DATA TO PROCESS ::
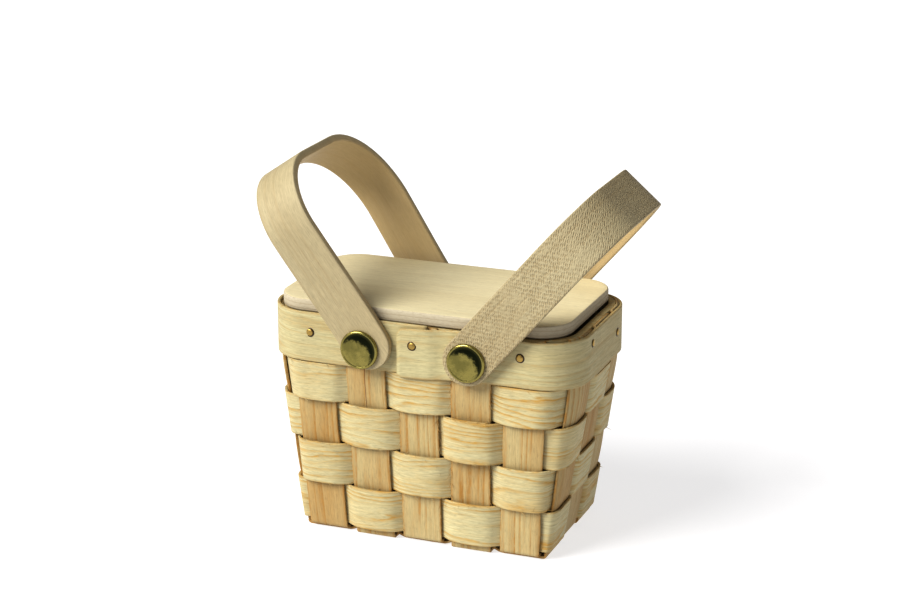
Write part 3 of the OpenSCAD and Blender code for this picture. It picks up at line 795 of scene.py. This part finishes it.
def fibre_tree():
    """Scatters fine torn fibres over a strip's long edges."""
    if "Loose fibres" in bpy.data.node_groups:
        return bpy.data.node_groups["Loose fibres"]
    tree, source, sink = new_tree(
        "Loose fibres",
        [
            ("Density", "Float"), ("Fibre length", "Float"), ("Fibre radius", "Float"), ("Seed", "Int"),
            ("Finish", "Material"),
        ],
    )
    at_edge = put(
        tree, "FunctionNodeCompare", read_number(tree, "rim"), TORN_EDGE, data_type="FLOAT",
        operation="GREATER_THAN",
    )
    high = put(tree, "ShaderNodeSeparateXYZ", put(tree, "GeometryNodeInputPosition").outputs[0]).outputs[2]
    clear = put(tree, "FunctionNodeCompare", high, FIBRES_FROM, data_type="FLOAT", operation="GREATER_THAN")
    both = put(tree, "FunctionNodeBooleanMath", at_edge.outputs[0], clear.outputs[0], operation="AND")
    dots = put(tree, "GeometryNodeDistributePointsOnFaces", source.outputs["Geometry"], both.outputs[0],
               named={"Density": source.outputs["Density"], "Seed": source.outputs["Seed"]})
    hair = put(
        tree, "GeometryNodeMeshCone",
        named={
            "Vertices": 4, "Side Segments": 1, "Fill Segments": 1, "Radius Top": 0.0,
            "Radius Bottom": source.outputs["Fibre radius"], "Depth": source.outputs["Fibre length"],
        },
    )
    wild = scaled(tree, any_vector(tree, (-1, -1, -1), (1, 1, 1), source.outputs["Seed"]), FIBRE_SPREAD)
    turned = facing(tree, vectors(tree, "ADD", read_number(tree, "lie", "FLOAT_VECTOR"), wild))
    size = any_vector(tree, (0.6, 0.6, 0.3), (1.2, 1.2, 1.5), 3)
    placed = put(tree, "GeometryNodeInstanceOnPoints", dots.outputs["Points"],
                 named={"Instance": hair.outputs["Mesh"], "Rotation": turned, "Scale": size})
    finish_tree(tree, placed.outputs[0], source.outputs["Finish"], sink)
    return tree


# The basket's shape


def smooth(x):
    x = min(1.0, max(0.0, x))
    return x * x * (3 - 2 * x)


def mix(a, b, t):
    return a + (b - a) * t


class Wall:
    """The woven wall: its plan at any height, and where each stake stands."""

    def __init__(self):
        self.size = sizes("weave")
        self.rim_z = BAND_LOW.z
        w = self.size
        self.half_gap = w.splint_t / 2 + w.cross_gap / 4
        self.floor_mid = self.half_gap + w.splint_t / 2
        self.floor_top = self.floor_mid + self.half_gap + w.splint_t / 2
        self.row_low = self.floor_top + LOWEST_GAP
        self.row_pitch = (self.rim_z - self.row_low - HIGHEST_GAP) / (len(WEAVERS) - TALLER_TOP)
        self.top = BAND_HIGH.z - sizes("rim").rebate

    def rise(self, z):
        """Share of the way from the floor up to the rim."""
        return min(1.0, max(0.0, z / self.rim_z))

    def shape(self, z):
        w, t = self.size, self.rise(z)
        return mix(w.base_w, w.rim_w, t) / 2, mix(w.base_d, w.rim_d, t) / 2, mix(w.base_r, w.rim_r, t)

    def quarter(self, z):
        """A quarter of the way round the plan."""
        a, b, r = self.shape(z)
        return a + b - (2 - math.pi / 2) * r

    def plan(self, s, z):
        """Point and outward direction at a distance s round the plan from the middle of the front."""
        a, b, r = self.shape(z)
        q = a + b - (2 - math.pi / 2) * r
        t = s % (4 * q)
        n = min(int(t / q), 3)
        d = (t, 2 * q - t, t - 2 * q, 4 * q - t)[n]
        run, arc = a - r, math.pi / 2 * r
        if d < run:
            p = (d, -b, 0.0, -1.0)
        elif d < run + arc:
            turn = (d - run) / r
            p = (run + r * math.sin(turn), -(b - r) - r * math.cos(turn), math.sin(turn), -math.cos(turn))
        else:
            p = (a, -(b - r) + d - run - arc, 1.0, 0.0)
        sx, sy = (1 if n < 2 else -1), (1 if n in (0, 3) else -1)
        return Vector((sx * p[0], sy * p[1], z)), Vector((sx * p[2], sy * p[3], 0.0))

    def front_pitch(self, z):
        w = self.size
        return (w.base_w / 2 - w.front_inset - w.stake_w / 2) / (
            (FRONT_STAKES - 1) / 2
        ) + w.front_fan * self.rise(z)

    def side_pitch(self, z):
        w = self.size
        return (w.base_d / 2 - w.side_inset - w.stake_w / 2) / (
            (SIDE_STAKES - 1) / 2
        ) + w.side_fan * self.rise(z)

    def column(self, c, z):
        """Distance round the plan of column c's middle."""
        q = self.quarter(z)
        half = COLUMNS // 2
        turn, n = divmod(c, COLUMNS)
        m = n % half
        if m < FRONT_STAKES:
            along = (m - (FRONT_STAKES - 1) / 2) * self.front_pitch(z)
        else:
            along = q + (m - FRONT_STAKES - (SIDE_STAKES - 1) / 2) * self.side_pitch(z)
        return 4 * q * turn + (0 if n < half else 2 * q) + along

    def weaver_place(self, p, z):
        """Distance round the plan of a weaver's place p, where the stakes' middles are the whole numbers."""
        c = math.floor(p + 0.5)
        d = p - c
        side = 1 if d > 0 else -1
        half = self.size.stake_w / 2
        if abs(d) <= EDGE_PHASE:
            return self.column(c, z) + d / EDGE_PHASE * half
        return mix(
            self.column(c, z) + side * half, self.column(c + side, z) - side * half,
            (abs(d) - EDGE_PHASE) / (1 - 2 * EDGE_PHASE),
        )

    def row_heights(self, row):
        low = self.row_low + (len(WEAVERS) - 1 - row) * self.row_pitch
        return low, (self.rim_z if row == 0 else low + self.row_pitch) - ROW_GAP

    def row_at(self, z):
        """The weavers' rows counted down from the top one, as a continuous number at height z."""
        low, _ = self.row_heights(0)
        return ((low + low + self.row_pitch) / 2 - z) / self.row_pitch


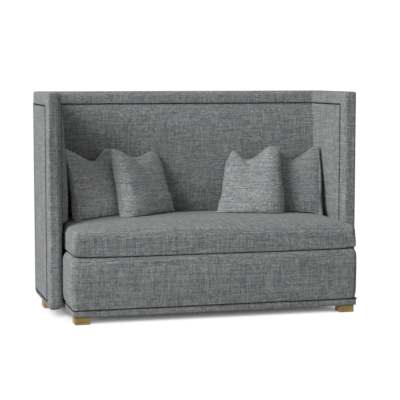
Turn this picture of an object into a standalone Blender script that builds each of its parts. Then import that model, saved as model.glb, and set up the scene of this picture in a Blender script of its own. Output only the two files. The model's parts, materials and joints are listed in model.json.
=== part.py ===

PROBLEM TO SOLVE :: Your task is to print the whole listing again exactly.

TASK RESPONSE ::
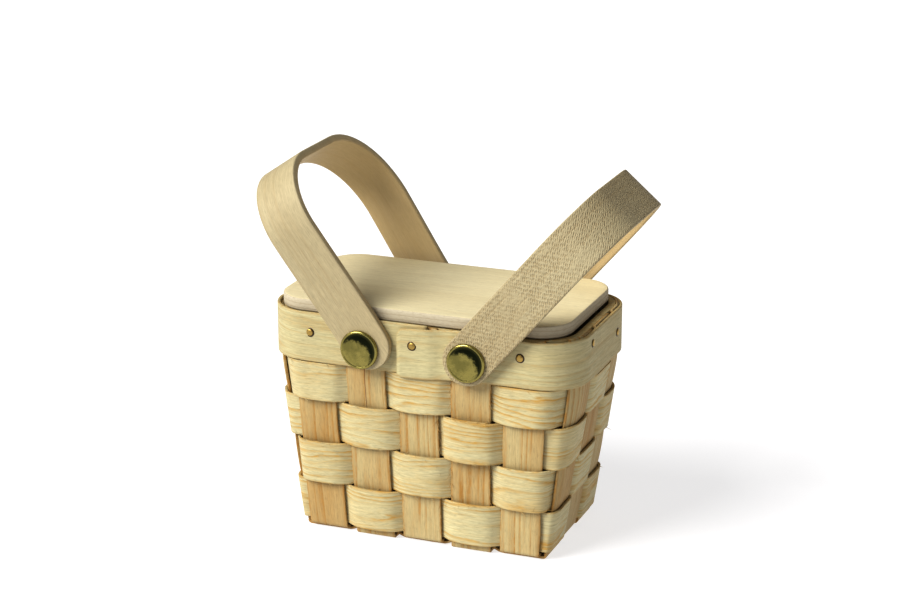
Write part 3 of the OpenSCAD and Blender code for this picture. It picks up at line 795 of scene.py. This part finishes it.
def fibre_tree():
    """Scatters fine torn fibres over a strip's long edges."""
    if "Loose fibres" in bpy.data.node_groups:
        return bpy.data.node_groups["Loose fibres"]
    tree, source, sink = new_tree(
        "Loose fibres",
        [
            ("Density", "Float"), ("Fibre length", "Float"), ("Fibre radius", "Float"), ("Seed", "Int"),
            ("Finish", "Material"),
        ],
    )
    at_edge = put(
        tree, "FunctionNodeCompare", read_number(tree, "rim"), TORN_EDGE, data_type="FLOAT",
        operation="GREATER_THAN",
    )
    high = put(tree, "ShaderNodeSeparateXYZ", put(tree, "GeometryNodeInputPosition").outputs[0]).outputs[2]
    clear = put(tree, "FunctionNodeCompare", high, FIBRES_FROM, data_type="FLOAT", operation="GREATER_THAN")
    both = put(tree, "FunctionNodeBooleanMath", at_edge.outputs[0], clear.outputs[0], operation="AND")
    dots = put(tree, "GeometryNodeDistributePointsOnFaces", source.outputs["Geometry"], both.outputs[0],
               named={"Density": source.outputs["Density"], "Seed": source.outputs["Seed"]})
    hair = put(
        tree, "GeometryNodeMeshCone",
        named={
            "Vertices": 4, "Side Segments": 1, "Fill Segments": 1, "Radius Top": 0.0,
            "Radius Bottom": source.outputs["Fibre radius"], "Depth": source.outputs["Fibre length"],
        },
    )
    wild = scaled(tree, any_vector(tree, (-1, -1, -1), (1, 1, 1), source.outputs["Seed"]), FIBRE_SPREAD)
    turned = facing(tree, vectors(tree, "ADD", read_number(tree, "lie", "FLOAT_VECTOR"), wild))
    size = any_vector(tree, (0.6, 0.6, 0.3), (1.2, 1.2, 1.5), 3)
    placed = put(tree, "GeometryNodeInstanceOnPoints", dots.outputs["Points"],
                 named={"Instance": hair.outputs["Mesh"], "Rotation": turned, "Scale": size})
    finish_tree(tree, placed.outputs[0], source.outputs["Finish"], sink)
    return tree


# The basket's shape


def smooth(x):
    x = min(1.0, max(0.0, x))
    return x * x * (3 - 2 * x)


def mix(a, b, t):
    return a + (b - a) * t


class Wall:
    """The woven wall: its plan at any height, and where each stake stands."""

    def __init__(self):
        self.size = sizes("weave")
        self.rim_z = BAND_LOW.z
        w = self.size
        self.half_gap = w.splint_t / 2 + w.cross_gap / 4
        self.floor_mid = self.half_gap + w.splint_t / 2
        self.floor_top = self.floor_mid + self.half_gap + w.splint_t / 2
        self.row_low = self.floor_top + LOWEST_GAP
        self.row_pitch = (self.rim_z - self.row_low - HIGHEST_GAP) / (len(WEAVERS) - TALLER_TOP)
        self.top = BAND_HIGH.z - sizes("rim").rebate

    def rise(self, z):
        """Share of the way from the floor up to the rim."""
        return min(1.0, max(0.0, z / self.rim_z))

    def shape(self, z):
        w, t = self.size, self.rise(z)
        return mix(w.base_w, w.rim_w, t) / 2, mix(w.base_d, w.rim_d, t) / 2, mix(w.base_r, w.rim_r, t)

    def quarter(self, z):
        """A quarter of the way round the plan."""
        a, b, r = self.shape(z)
        return a + b - (2 - math.pi / 2) * r

    def plan(self, s, z):
        """Point and outward direction at a distance s round the plan from the middle of the front."""
        a, b, r = self.shape(z)
        q = a + b - (2 - math.pi / 2) * r
        t = s % (4 * q)
        n = min(int(t / q), 3)
        d = (t, 2 * q - t, t - 2 * q, 4 * q - t)[n]
        run, arc = a - r, math.pi / 2 * r
        if d < run:
            p = (d, -b, 0.0, -1.0)
        elif d < run + arc:
            turn = (d - run) / r
            p = (run + r * math.sin(turn), -(b - r) - r * math.cos(turn), math.sin(turn), -math.cos(turn))
        else:
            p = (a, -(b - r) + d - run - arc, 1.0, 0.0)
        sx, sy = (1 if n < 2 else -1), (1 if n in (0, 3) else -1)
        return Vector((sx * p[0], sy * p[1], z)), Vector((sx * p[2], sy * p[3], 0.0))

    def front_pitch(self, z):
        w = self.size
        return (w.base_w / 2 - w.front_inset - w.stake_w / 2) / (
            (FRONT_STAKES - 1) / 2
        ) + w.front_fan * self.rise(z)

    def side_pitch(self, z):
        w = self.size
        return (w.base_d / 2 - w.side_inset - w.stake_w / 2) / (
            (SIDE_STAKES - 1) / 2
        ) + w.side_fan * self.rise(z)

    def column(self, c, z):
        """Distance round the plan of column c's middle."""
        q = self.quarter(z)
        half = COLUMNS // 2
        turn, n = divmod(c, COLUMNS)
        m = n % half
        if m < FRONT_STAKES:
            along = (m - (FRONT_STAKES - 1) / 2) * self.front_pitch(z)
        else:
            along = q + (m - FRONT_STAKES - (SIDE_STAKES - 1) / 2) * self.side_pitch(z)
        return 4 * q * turn + (0 if n < half else 2 * q) + along

    def weaver_place(self, p, z):
        """Distance round the plan of a weaver's place p, where the stakes' middles are the whole numbers."""
        c = math.floor(p + 0.5)
        d = p - c
        side = 1 if d > 0 else -1
        half = self.size.stake_w / 2
        if abs(d) <= EDGE_PHASE:
            return self.column(c, z) + d / EDGE_PHASE * half
        return mix(
            self.column(c, z) + side * half, self.column(c + side, z) - side * half,
            (abs(d) - EDGE_PHASE) / (1 - 2 * EDGE_PHASE),
        )

    def row_heights(self, row):
        low = self.row_low + (len(WEAVERS) - 1 - row) * self.row_pitch
        return low, (self.rim_z if row == 0 else low + self.row_pitch) - ROW_GAP

    def row_at(self, z):
        """The weavers' rows counted down from the top one, as a continuous number at height z."""
        low, _ = self.row_heights(0)
        return ((low + low + self.row_pitch) / 2 - z) / self.row_pitch


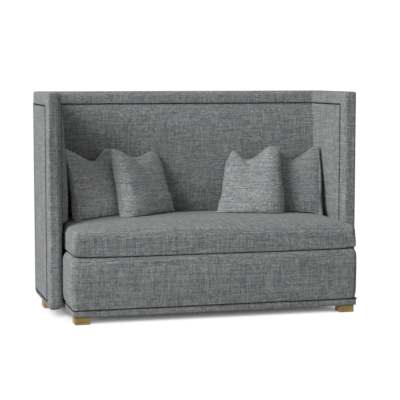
Turn this picture of an object into a standalone Blender script that builds each of its parts. Then import that model, saved as model.glb, and set up the scene of this picture in a Blender script of its own. Output only the two files. The model's parts, materials and joints are listed in model.json.
=== part.py ===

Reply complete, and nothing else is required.